One review study in the British Medical Journal found that oral contraceptive use increases the risk of a blood clot fourfold. And a Cochrane Collaboration review study confirmed those findings a year later.
Another review points out that the risk is even higher during the first three months of use, when pill users’ risk of clots is about twelvefold those of non-users.
In March this year the journal Obstetrics and Gynecology Science reported the case study of a previously healthy 23-year-old who developed a blood clot in her lung in the third month of taking Merck’s contraceptive Mercilon.
A 2016 study concluded that combined oral contraceptive pills caused “widespread metabolic and inflammatory effects” and noted that this occurred in the early days of use, which may in part explain the general impact of the pill on women’s overall feeling of vitality and physical wellness.
Why Women Stop Using It
The current Swedish study sought to add evidence to why so many women discontinue using birth-control pills and as many as 60% of users use the drugs “irregularly.” Women relying on the pill to prevent pregnancies have reported myriad side effects since the 1960s, including decreased libido, mood swings and emotional flat-lining, weight gain, hair loss and skin problems such as acne.
While the Swedish study found an increase in acne and menstrual irregularity among users, the contraceptive pill is marketed to teenagers especially as an acne medication and for menstrual regularity. These two symptoms and premenstrual syndrome (which includes anxiety) make up about 14% of the $23-billion oral contraceptive market.
Because the synthetic hormones in the pill trick the body into thinking it is already pregnant but never act in isolation, the Swedish researchers theorized that by decreasing the available testosterone in circulation, the pill could have a generalized effect on well-being.
However, they did not find a statistical difference in circulating testosterone between the two research groups. Instead, the researchers proposed, the synthetic hormone progestin may have a direct impact on the brain as an underlying reason for reduced self-control and feeling of vitality.
For the more than 100 million users of contraceptive pills, the study’s researchers suggested that the negative life-quality impact could be of “clinical importance” for women and is something that women should be aware of.
“The study confirms what many women already know by experience: that hormonal contraceptives make many women feel crummy,” said Mary Hasson, director of the Catholic Women’s Forum at the Washington, D.C-based Ethics and Public Policy Center.
“Who wants that?” she asked. “Feminists and Big Pharma have not been honest about this; instead, they’ve dismissed women’s complaints about contraception’s side effects, basically patting women on the head and saying, ‘It’s all in your head.’ Well, it’s not. The contraceptive industry doesn’t like to admit it, but over 4 in 10 women who start hormonal contraceptives will stop using them within a year — side effects are the No. 1 reason.”

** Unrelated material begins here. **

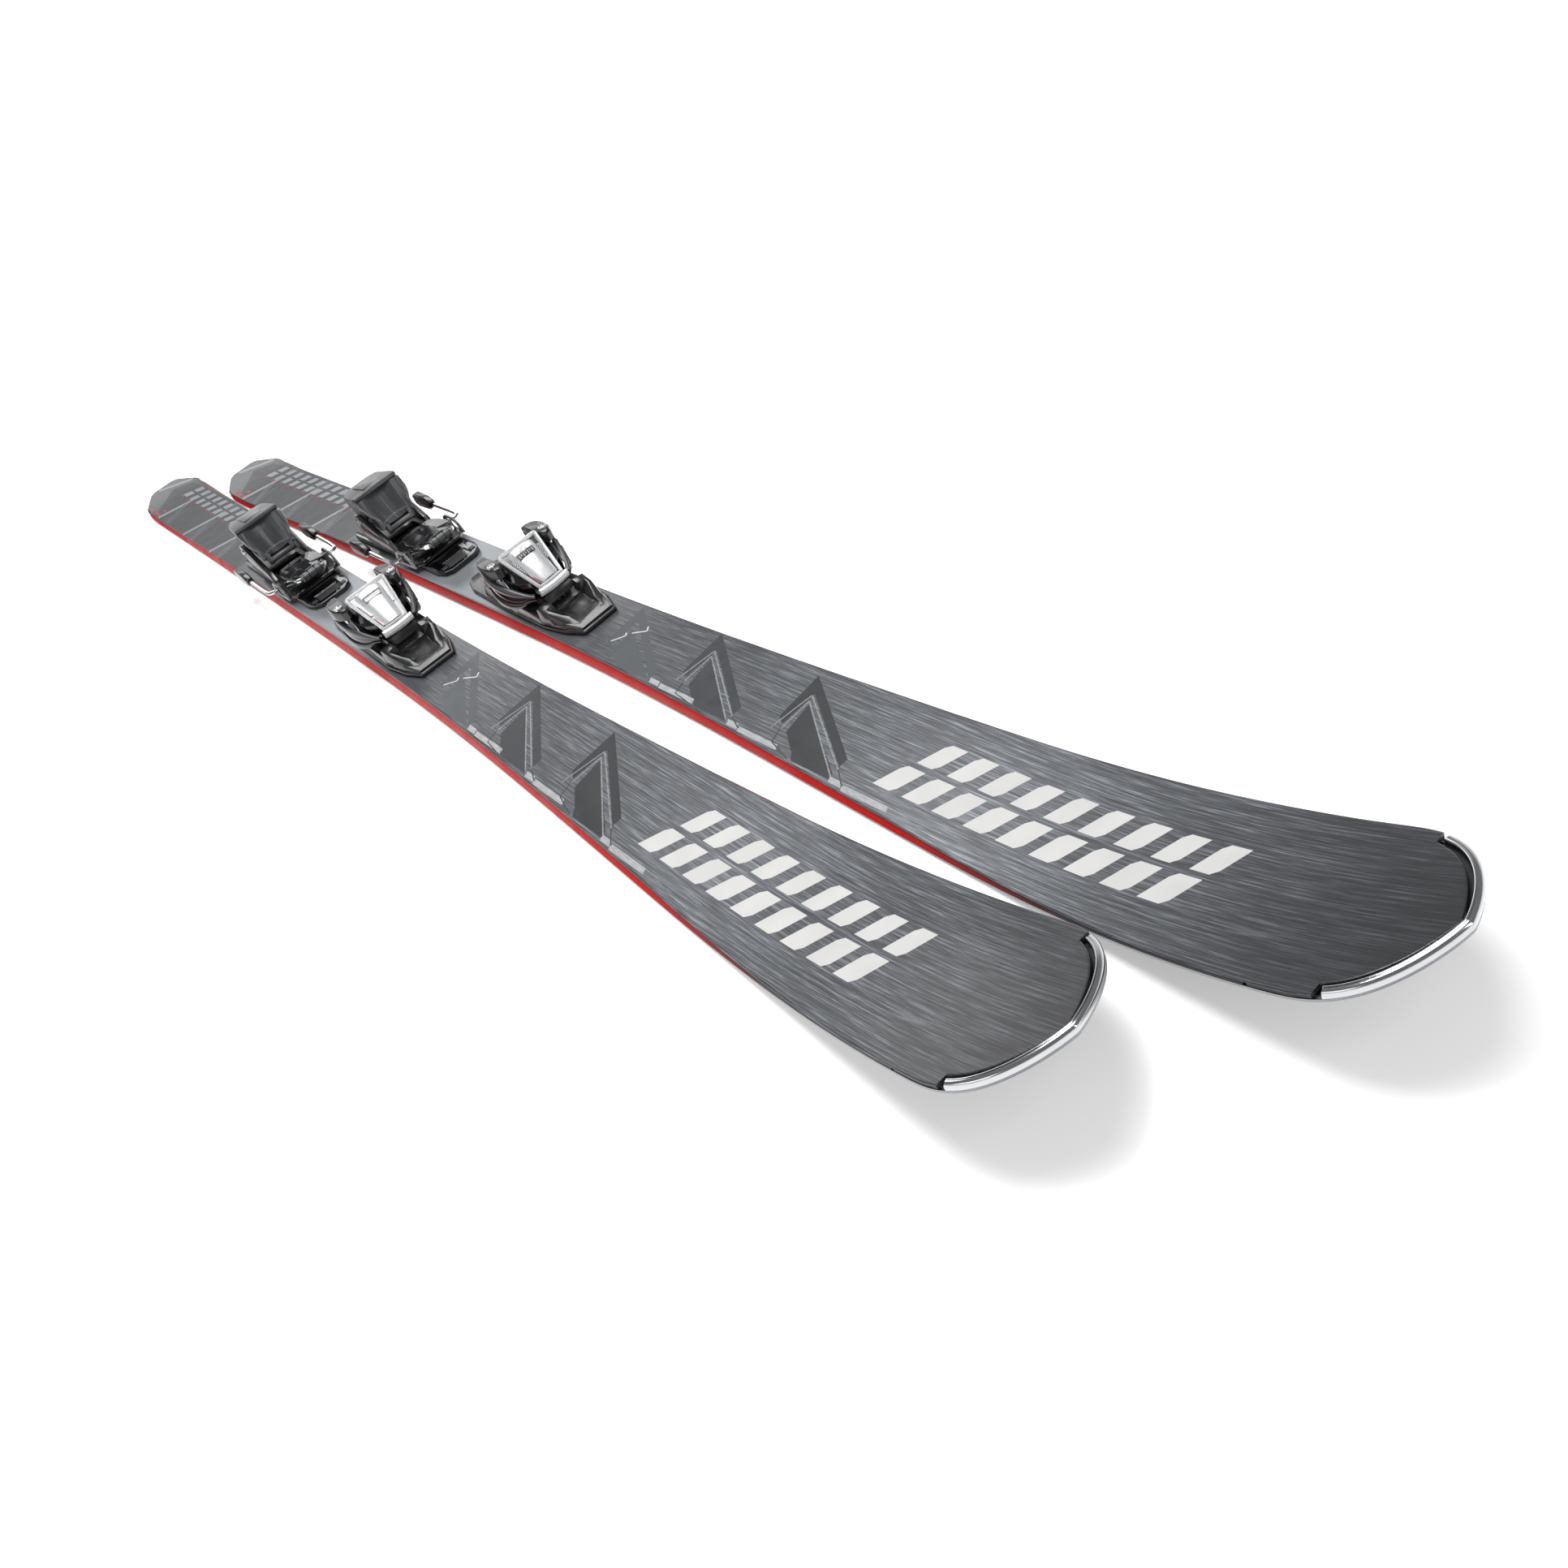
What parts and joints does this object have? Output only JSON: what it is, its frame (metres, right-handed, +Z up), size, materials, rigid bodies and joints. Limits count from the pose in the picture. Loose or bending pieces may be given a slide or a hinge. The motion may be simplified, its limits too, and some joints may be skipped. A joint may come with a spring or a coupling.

The Church has long held the position that artificial birth control objectifies women. The papal encyclical Humanae Vitae (The Regulation of Birth) also describes artificial contraception as “intrinsically wrong” because it hinders God’s gift of children and inhibits marital relationships by removing fertility from the offering.
“The fertility window for most women adds up to about 70 days a year, so women are right to question the wisdom of being on a hormonal regimen 365 days a year,” said Hasson, “especially when those hormones are likely to make them feel worse, emotionally and physically.
“It’s not a good deal for women, and I’m glad the medical community is finally waking up to that reality.”
Celeste McGovern writes from Scotland.
Catholic News Agency contributed to this report.